The first thing you have to do, to get an archaeological excavation ready, is to get all the sandbags up and out. When the excavation was closed the summer before, thousands of white cloth bags were filled with sifted earth from the dig, and placed all around the exposed areas to protect the site until the excavation could be reopened. Today’s project: Stand in a long bag-passing line, stack them, open them, remove the earth, recycle the bags. A a mammoth task!
For some great, current pictures of Akko, and the Tel, go to this website. Make sure you take a look at the arial view of the map and note course of the Na’aman river. Thousands of years ago, it flowed past the Tel and into the Bay, the shores of which came up to the ancient city, now buried in the Tel. It is remarkable how the Bay has silted up to such a degree that a new old city was founded, and the ancient one, once a major international center, was abandoned.

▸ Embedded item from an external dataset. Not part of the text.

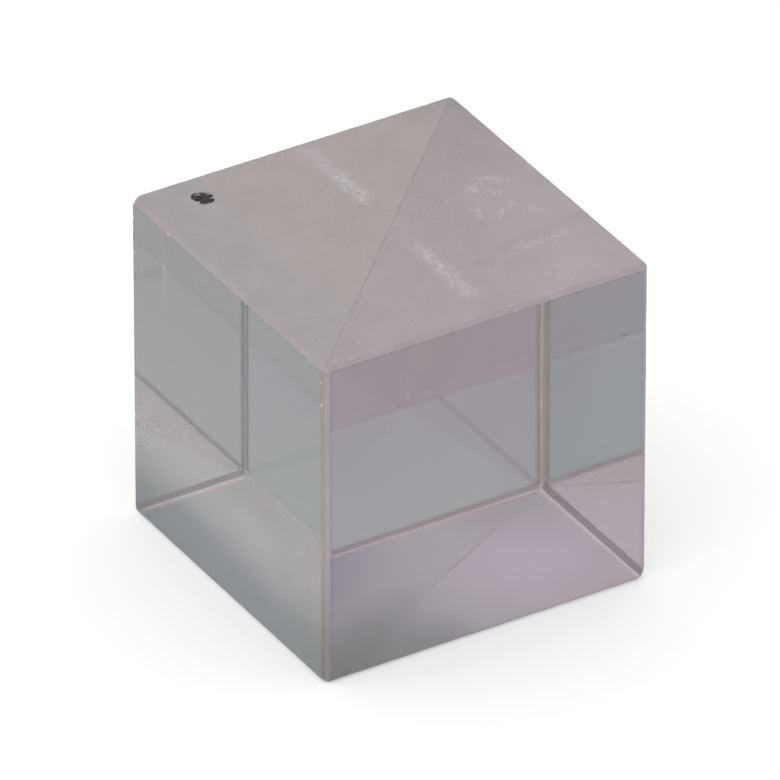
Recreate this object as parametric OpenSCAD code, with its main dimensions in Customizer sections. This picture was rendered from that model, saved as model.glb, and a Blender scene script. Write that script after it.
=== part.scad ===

Michal Artzy, co-director of the Akko Excavation, took us on a tour of the whole mound, and gave us the history:
Apparently, though Napoleon did lay siege to Akko in 1799, in his efforts to annex Israel to his empire, he never succeeded, and most likely never made it up to the Tel, since that lies safely within the city’s walls. Nevertheless, locals enjoy the story, and erected this statue.
However, the Persians did defeat Akko and used it as their base of operations to organize an all-out attack on Egypt. This is where we will start digging tomorrow!
So far, discoveries seem to indicate Akko was more of an industrial center than a normal habitation. Stacks and stacks of iron slag point to a foundry, there’s evidence of forges, and weapons manufacturing (that would be the Assyrians making countless arrowheads–and some have been found here–in preparation for war with Egypt), a great deal of pottery manufacture, molds for making jewelry (so at least bronze, possibly other precious metals, though none have been found as yet), today a weaver’s loom weight was unearthed.
Evidently, a “standing stone” has also been excavated, with several offerings in the form of monkey amulets–most likely depictions of the Egyptian god Thot, who said, “I create the living fire whereby works in the foundries and workshops are carried out.“
Several scarabs have also been found. It intrigues me that the Assyrians were ramping up their preparations for war against Egypt, yet also carried scarabs and images of Thot. Can’t wait to find out if our resident archaeologist have a theory about that.